Every entry needs to be reproduced exactly.

(Rows from a 3D modeling dataset)
------
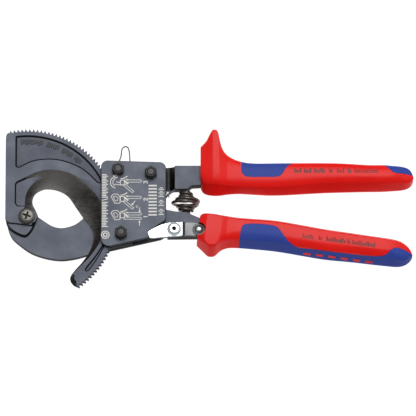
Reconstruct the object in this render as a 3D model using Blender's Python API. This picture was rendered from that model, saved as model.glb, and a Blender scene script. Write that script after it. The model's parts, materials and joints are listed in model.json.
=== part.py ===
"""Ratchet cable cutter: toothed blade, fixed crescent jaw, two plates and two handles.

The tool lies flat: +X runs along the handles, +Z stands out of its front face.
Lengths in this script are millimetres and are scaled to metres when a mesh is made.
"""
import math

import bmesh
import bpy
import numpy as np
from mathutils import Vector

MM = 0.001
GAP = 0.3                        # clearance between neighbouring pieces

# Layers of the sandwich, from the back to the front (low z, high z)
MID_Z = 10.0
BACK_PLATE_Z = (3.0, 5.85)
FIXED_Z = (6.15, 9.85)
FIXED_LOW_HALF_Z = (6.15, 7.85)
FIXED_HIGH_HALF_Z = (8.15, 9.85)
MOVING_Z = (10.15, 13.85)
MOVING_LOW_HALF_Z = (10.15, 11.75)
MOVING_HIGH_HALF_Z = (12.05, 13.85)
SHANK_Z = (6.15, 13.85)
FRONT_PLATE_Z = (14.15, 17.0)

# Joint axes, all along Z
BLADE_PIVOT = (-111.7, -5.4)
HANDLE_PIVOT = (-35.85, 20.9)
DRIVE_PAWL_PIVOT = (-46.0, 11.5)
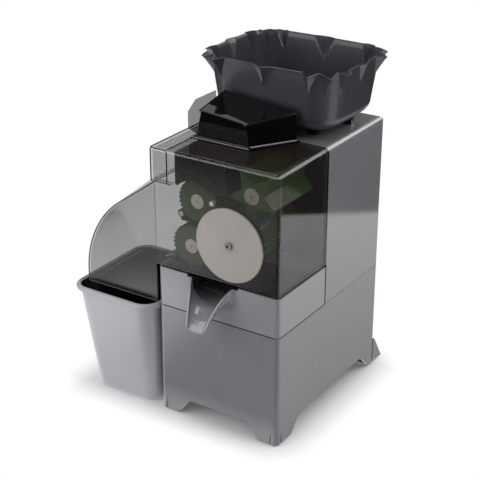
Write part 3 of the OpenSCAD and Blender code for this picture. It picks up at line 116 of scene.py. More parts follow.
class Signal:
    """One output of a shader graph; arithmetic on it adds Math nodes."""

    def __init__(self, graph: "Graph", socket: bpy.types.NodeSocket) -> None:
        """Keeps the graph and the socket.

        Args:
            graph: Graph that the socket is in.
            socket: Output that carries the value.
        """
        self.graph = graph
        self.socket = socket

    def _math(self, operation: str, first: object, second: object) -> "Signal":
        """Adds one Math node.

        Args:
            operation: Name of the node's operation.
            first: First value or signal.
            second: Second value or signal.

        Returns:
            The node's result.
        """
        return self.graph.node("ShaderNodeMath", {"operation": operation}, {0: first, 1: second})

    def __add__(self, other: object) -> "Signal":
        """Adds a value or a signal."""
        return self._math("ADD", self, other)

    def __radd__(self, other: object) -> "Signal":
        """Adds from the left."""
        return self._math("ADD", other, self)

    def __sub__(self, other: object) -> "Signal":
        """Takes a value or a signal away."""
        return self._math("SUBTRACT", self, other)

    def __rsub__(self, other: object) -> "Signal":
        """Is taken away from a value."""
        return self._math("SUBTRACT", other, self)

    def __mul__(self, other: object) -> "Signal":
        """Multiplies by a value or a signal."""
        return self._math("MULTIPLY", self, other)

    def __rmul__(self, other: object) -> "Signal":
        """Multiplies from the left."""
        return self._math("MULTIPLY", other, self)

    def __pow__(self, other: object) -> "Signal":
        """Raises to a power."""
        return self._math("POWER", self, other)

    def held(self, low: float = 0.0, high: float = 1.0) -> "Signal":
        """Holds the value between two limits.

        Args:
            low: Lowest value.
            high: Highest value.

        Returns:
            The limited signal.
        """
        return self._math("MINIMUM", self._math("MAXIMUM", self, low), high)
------
### COMPLETE RESPONSE
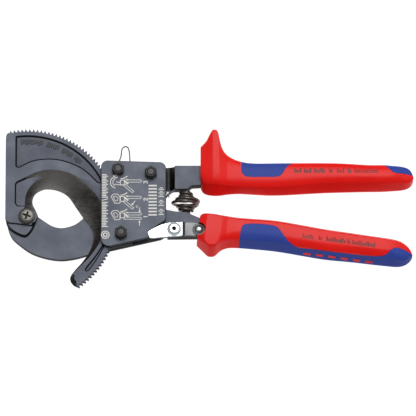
Reconstruct the object in this render as a 3D model using Blender's Python API. This picture was rendered from that model, saved as model.glb, and a Blender scene script. Write that script after it. The model's parts, materials and joints are listed in model.json.
=== part.py ===
"""Ratchet cable cutter: toothed blade, fixed crescent jaw, two plates and two handles.

The tool lies flat: +X runs along the handles, +Z stands out of its front face.
Lengths in this script are millimetres and are scaled to metres when a mesh is made.
"""
import math

import bmesh
import bpy
import numpy as np
from mathutils import Vector

MM = 0.001
GAP = 0.3                        # clearance between neighbouring pieces

# Layers of the sandwich, from the back to the front (low z, high z)
MID_Z = 10.0
BACK_PLATE_Z = (3.0, 5.85)
FIXED_Z = (6.15, 9.85)
FIXED_LOW_HALF_Z = (6.15, 7.85)
FIXED_HIGH_HALF_Z = (8.15, 9.85)
MOVING_Z = (10.15, 13.85)
MOVING_LOW_HALF_Z = (10.15, 11.75)
MOVING_HIGH_HALF_Z = (12.05, 13.85)
SHANK_Z = (6.15, 13.85)
FRONT_PLATE_Z = (14.15, 17.0)

# Joint axes, all along Z
BLADE_PIVOT = (-111.7, -5.4)
HANDLE_PIVOT = (-35.85, 20.9)
DRIVE_PAWL_PIVOT = (-46.0, 11.5)
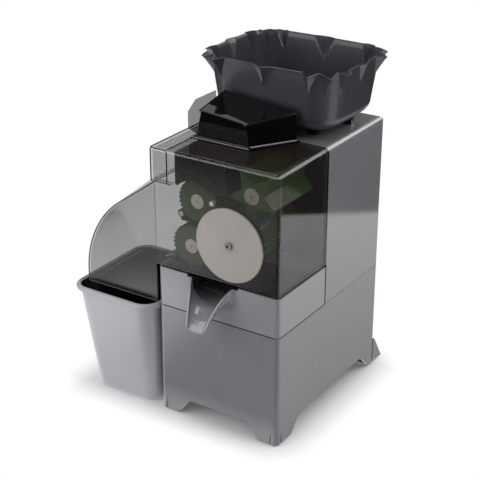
Write part 3 of the OpenSCAD and Blender code for this picture. It picks up at line 116 of scene.py. More parts follow.
class Signal:
    """One output of a shader graph; arithmetic on it adds Math nodes."""

    def __init__(self, graph: "Graph", socket: bpy.types.NodeSocket) -> None:
        """Keeps the graph and the socket.

        Args:
            graph: Graph that the socket is in.
            socket: Output that carries the value.
        """
        self.graph = graph
        self.socket = socket

    def _math(self, operation: str, first: object, second: object) -> "Signal":
        """Adds one Math node.

        Args:
            operation: Name of the node's operation.
            first: First value or signal.
            second: Second value or signal.

        Returns:
            The node's result.
        """
        return self.graph.node("ShaderNodeMath", {"operation": operation}, {0: first, 1: second})

    def __add__(self, other: object) -> "Signal":
        """Adds a value or a signal."""
        return self._math("ADD", self, other)

    def __radd__(self, other: object) -> "Signal":
        """Adds from the left."""
        return self._math("ADD", other, self)

    def __sub__(self, other: object) -> "Signal":
        """Takes a value or a signal away."""
        return self._math("SUBTRACT", self, other)

    def __rsub__(self, other: object) -> "Signal":
        """Is taken away from a value."""
        return self._math("SUBTRACT", other, self)

    def __mul__(self, other: object) -> "Signal":
        """Multiplies by a value or a signal."""
        return self._math("MULTIPLY", self, other)

    def __rmul__(self, other: object) -> "Signal":
        """Multiplies from the left."""
        return self._math("MULTIPLY", other, self)

    def __pow__(self, other: object) -> "Signal":
        """Raises to a power."""
        return self._math("POWER", self, other)

    def held(self, low: float = 0.0, high: float = 1.0) -> "Signal":
        """Holds the value between two limits.

        Args:
            low: Lowest value.
            high: Highest value.

        Returns:
            The limited signal.
        """
        return self._math("MINIMUM", self._math("MAXIMUM", self, low), high)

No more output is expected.